PRIME MINISTER BALEWA concludes tomorrow the Washington portion of the official visit he is making to the United States at the invitation of President Kennedy. The President and the Prime Minister have had very cordial and frank discussions on a wide range of subjects of interest to their governments. These talks have been conducted in a spirit of mutual understanding and respect characteristic of the friendly relations existing between .Nigeria and the United States.

The President and the Prime Minister consulted together on the general international situation, giving special attention to disarmament and to the problems of Berlin and Bizerte.

The two leaders reviewed recent developments in Africa. The President expressed his pleasure at the success of the Conference of African and Malagasy States, held in Monrovia last May, and congratulated the Prime Minister and his delegation on their constructive contribution to its deliberations. The President conveyed his hope that the second meeting of these States, to be convened in Lagos, would be equally harmonious and productive.

The President and the Prime Minister reaffirmed their support for the principle of self-determination for dependent peoples and their unalterable opposition to racial discrimination under any name or in any guise.

The President and the Prime Minister reiterated their strong support for the United Nations as an instrument for world peace. The two leaders agreed that there should be greater opportunities for African representation in UN organs and agencies. They are opposed, however, to any proposals which would compromise the integrity and effectiveness of that organization or its subsidiary bodies.

With respect to the Congo, the President praised the strenuous and effective efforts made by Nigerian statesmen toward a peaceful solution of the problems of that country, and the exemplary performance of Nigerian troops and police serving with the United Nations in the Congo. The Prime Minister and the President agreed that the Congo problem was largely a political one and that the United Nations should use its best endeavors, with the maximum assistance of the African States, to enable the Congolese themselves to provide a solution to that problem, thus avoiding a major confrontation in the heart of Africa. The two leaders also agreed that the Congo's political and economic problems must not be used for cold war purposes.

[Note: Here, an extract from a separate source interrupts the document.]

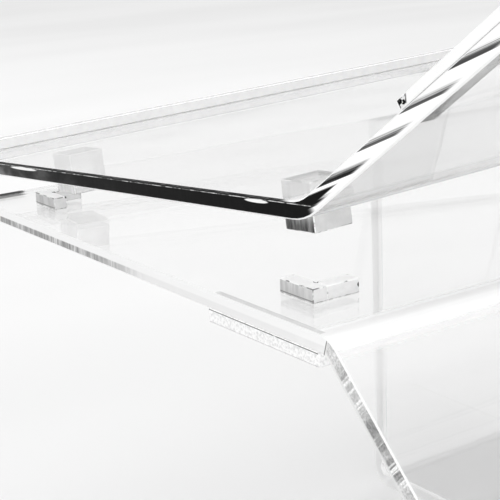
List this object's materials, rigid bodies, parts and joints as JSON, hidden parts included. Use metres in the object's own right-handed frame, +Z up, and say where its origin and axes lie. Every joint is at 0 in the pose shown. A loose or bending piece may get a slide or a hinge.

On the subject of economic aid to Nigeria, the President reiterated the desire of the United States Government to assist Nigeria in its social and economic development pointing out that it was this sincere desire that prompted the sending of a Special Economic Mission to Nigeria last May for the purpose of discussing with Nigerian officials their forthcoming Five Year Plan. The President expressed his gratification at the report of the Mission which speaks highly of the extent to which Nigeria is committing its own resources to well-conceived development plans, its ability to absorb foreign assistance and the sense of social justice that pervades its planning. Under the circumstances, the United States Government regards these preliminary findings as most encouraging and it can say at this time that it is prepared in principle to assist Nigeria in a substantial way in the implementation of its Five Year Plan. The exact extent and manner of United States support will depend upon a further study of the Plan, which is expected to be sufficiently refined in October of this year, and upon the action taken by the United States Congress on the Administration's request for aid funds.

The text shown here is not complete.